## JOB:
Can you write out the whole listing exactly?

====================

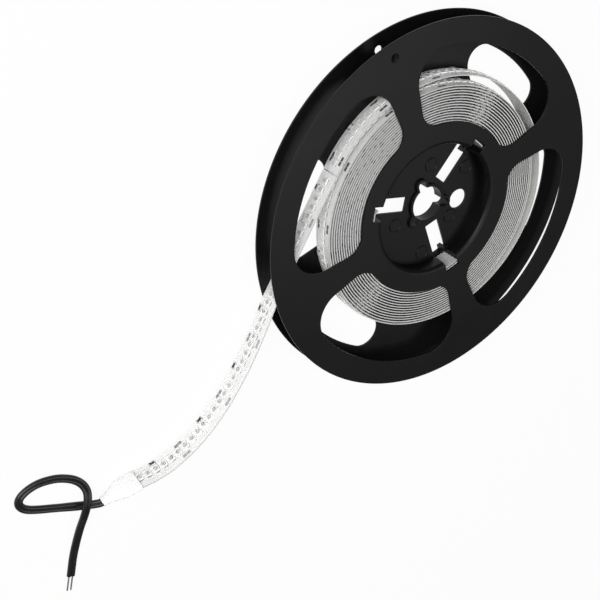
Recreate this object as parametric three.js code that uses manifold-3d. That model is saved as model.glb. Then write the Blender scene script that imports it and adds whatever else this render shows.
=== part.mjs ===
// A two-part plastic reel that holds a wound roll of flexible LED strip.
// The reel lies flat on its rear flange. The free end of the strip stands on its edge, curves away
// from the rim and ends in a shrunk sleeve, from which a short two-core lead comes out.
// Units are millimetres, +Z runs along the reel's axis, and the spokes lie along X and Y.

import * as THREE from 'three';
import { mergeVertices } from 'three/addons/utils/BufferGeometryUtils.js';
import Module from 'manifold-3d';

const wasm = await Module();
wasm.setup();

// Strip, as wound and as it lies free
const stripWidth = 10;
const stripThickness = 0.5;
const turnPitch = 1.2416;
const woundTurns = 19.22;
const hubToStrip = 0.3;
// How far the last turn stands off the wound turns
const looseTurnGap = 4;
// Share of the loose turn along which it swells from the tight coil to its full radius
const looseSwellShare = 0.42;

// Flanges
const flangeRadius = 89;
const flangeThickness = 1;
const sideClearance = 0.3;
const seatGap = 0.3;

// Windows of the front flange, four alike between four spokes
const frontWindowCount = 4;
const frontWindowInnerRadius = 41.6;
const frontRimWidth = 12;
const frontWindowHalfAngle = THREE.MathUtils.degToRad(38.2);
const frontWindowOuterFillet = 14;
const frontWindowInnerFillet = 9;

// Windows of the rear flange, two on each side of a closed band
const rearBandHalfWidth = 41;
const rearSpokeHalfWidth = 12;
const rearRimWidth = 13.4;
const rearWindowFillet = 8;

// Small hole near the rim of both flanges
const rimHoleRadius = 1.9;
const rimHoleInset = 7;
const rimHoleAngle = THREE.MathUtils.degToRad(-90);

// Hub: a cup under the recess, and close round it the drum that the strip is wound on
const recessRadius = 30.8;
const hubWall = 1.4;
const cupToDrum = 0.3;
const lipRadius = 1.8;
const webThickness = 1.2;
const webDepth = 8.1;

// Arbor boss: a wall round the bore and its three round-ended keyways
const boreRadius = 8.2;
const keywayCount = 3;
const keywayWidth = 4;
const keywayReach = 12.2;
const keywayFirstAngle = THREE.MathUtils.degToRad(30);
const bossWall = 1.3;
const bossRise = 1.5;
const bossDrop = 3;

// Radial slots for the end of the strip, each with a snap finger at one side
const slotCount = 3;
const slotWidth = 7.2;
const slotInnerRadius = 12.2;
const slotFirstAngle = THREE.MathUtils.degToRad(90);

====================

## REPLY TO THE TASK:
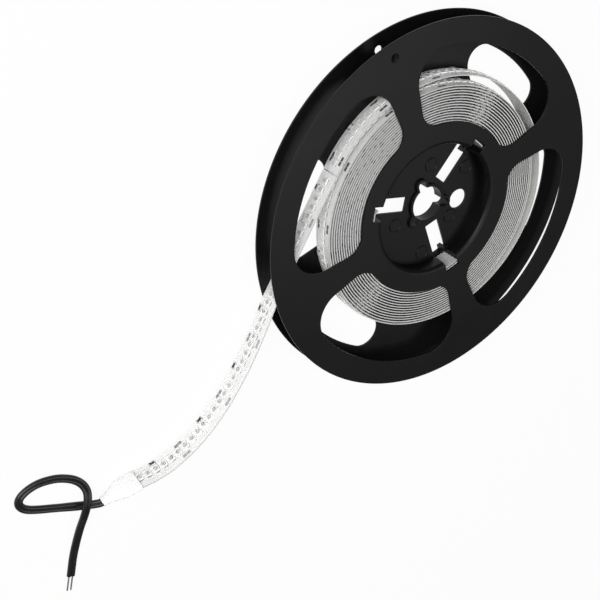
Recreate this object as parametric three.js code that uses manifold-3d. That model is saved as model.glb. Then write the Blender scene script that imports it and adds whatever else this render shows.
=== part.mjs ===
// A two-part plastic reel that holds a wound roll of flexible LED strip.
// The reel lies flat on its rear flange. The free end of the strip stands on its edge, curves away
// from the rim and ends in a shrunk sleeve, from which a short two-core lead comes out.
// Units are millimetres, +Z runs along the reel's axis, and the spokes lie along X and Y.

import * as THREE from 'three';
import { mergeVertices } from 'three/addons/utils/BufferGeometryUtils.js';
import Module from 'manifold-3d';

const wasm = await Module();
wasm.setup();

// Strip, as wound and as it lies free
const stripWidth = 10;
const stripThickness = 0.5;
const turnPitch = 1.2416;
const woundTurns = 19.22;
const hubToStrip = 0.3;
// How far the last turn stands off the wound turns
const looseTurnGap = 4;
// Share of the loose turn along which it swells from the tight coil to its full radius
const looseSwellShare = 0.42;

// Flanges
const flangeRadius = 89;
const flangeThickness = 1;
const sideClearance = 0.3;
const seatGap = 0.3;

// Windows of the front flange, four alike between four spokes
const frontWindowCount = 4;
const frontWindowInnerRadius = 41.6;
const frontRimWidth = 12;
const frontWindowHalfAngle = THREE.MathUtils.degToRad(38.2);
const frontWindowOuterFillet = 14;
const frontWindowInnerFillet = 9;

// Windows of the rear flange, two on each side of a closed band
const rearBandHalfWidth = 41;
const rearSpokeHalfWidth = 12;
const rearRimWidth = 13.4;
const rearWindowFillet = 8;

// Small hole near the rim of both flanges
const rimHoleRadius = 1.9;
const rimHoleInset = 7;
const rimHoleAngle = THREE.MathUtils.degToRad(-90);

// Hub: a cup under the recess, and close round it the drum that the strip is wound on
const recessRadius = 30.8;
const hubWall = 1.4;
const cupToDrum = 0.3;
const lipRadius = 1.8;
const webThickness = 1.2;
const webDepth = 8.1;

// Arbor boss: a wall round the bore and its three round-ended keyways
const boreRadius = 8.2;
const keywayCount = 3;
const keywayWidth = 4;
const keywayReach = 12.2;
const keywayFirstAngle = THREE.MathUtils.degToRad(30);
const bossWall = 1.3;
const bossRise = 1.5;
const bossDrop = 3;

// Radial slots for the end of the strip, each with a snap finger at one side
const slotCount = 3;
const slotWidth = 7.2;
const slotInnerRadius = 12.2;
const slotFirstAngle = THREE.MathUtils.degToRad(90);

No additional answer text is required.